In the records below, begin at the line containing "Reconstruct the object" and end at the line containing "from build123d import *"; quote every line in that span exactly, including both boundary lines, and no others.

**Task data:**
========

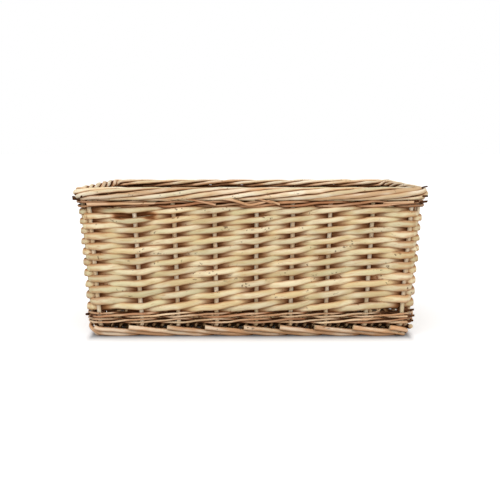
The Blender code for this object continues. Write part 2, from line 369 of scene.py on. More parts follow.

========

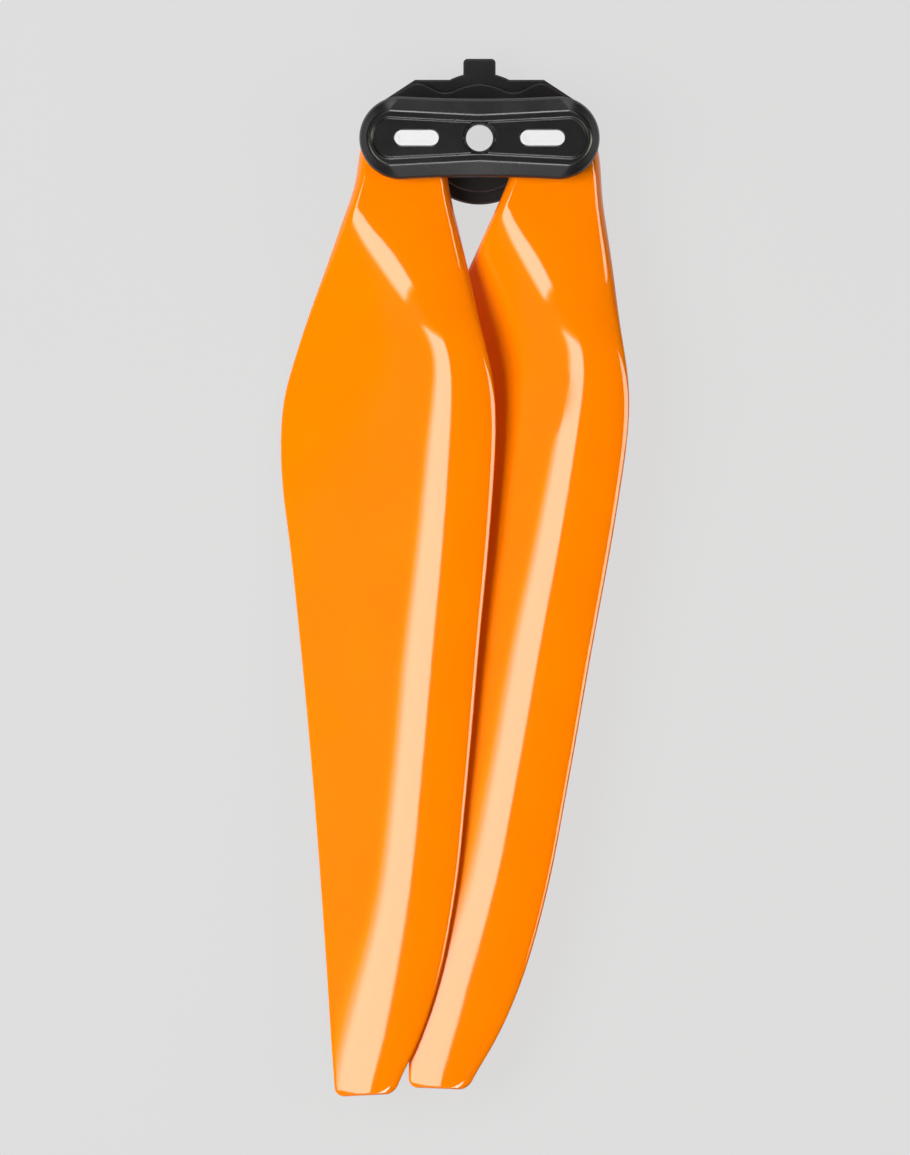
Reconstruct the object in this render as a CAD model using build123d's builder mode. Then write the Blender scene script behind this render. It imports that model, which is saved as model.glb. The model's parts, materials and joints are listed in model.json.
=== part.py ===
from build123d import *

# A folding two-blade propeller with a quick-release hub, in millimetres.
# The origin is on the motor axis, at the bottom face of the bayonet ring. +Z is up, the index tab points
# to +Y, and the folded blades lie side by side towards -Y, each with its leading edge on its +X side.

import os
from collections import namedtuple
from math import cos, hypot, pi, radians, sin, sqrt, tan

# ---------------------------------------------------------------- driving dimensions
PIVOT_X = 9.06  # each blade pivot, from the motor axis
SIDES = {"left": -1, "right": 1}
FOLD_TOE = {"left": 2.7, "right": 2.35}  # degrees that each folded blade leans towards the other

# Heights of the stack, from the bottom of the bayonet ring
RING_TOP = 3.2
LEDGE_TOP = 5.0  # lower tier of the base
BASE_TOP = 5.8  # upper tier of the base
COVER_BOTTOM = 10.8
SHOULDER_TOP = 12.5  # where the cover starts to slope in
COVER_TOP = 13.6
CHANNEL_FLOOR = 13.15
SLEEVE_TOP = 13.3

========

**Task solution:**
Reconstruct the object in this render as a CAD model using build123d's builder mode. Then write the Blender scene script behind this render. It imports that model, which is saved as model.glb. The model's parts, materials and joints are listed in model.json.
=== part.py ===
from build123d import *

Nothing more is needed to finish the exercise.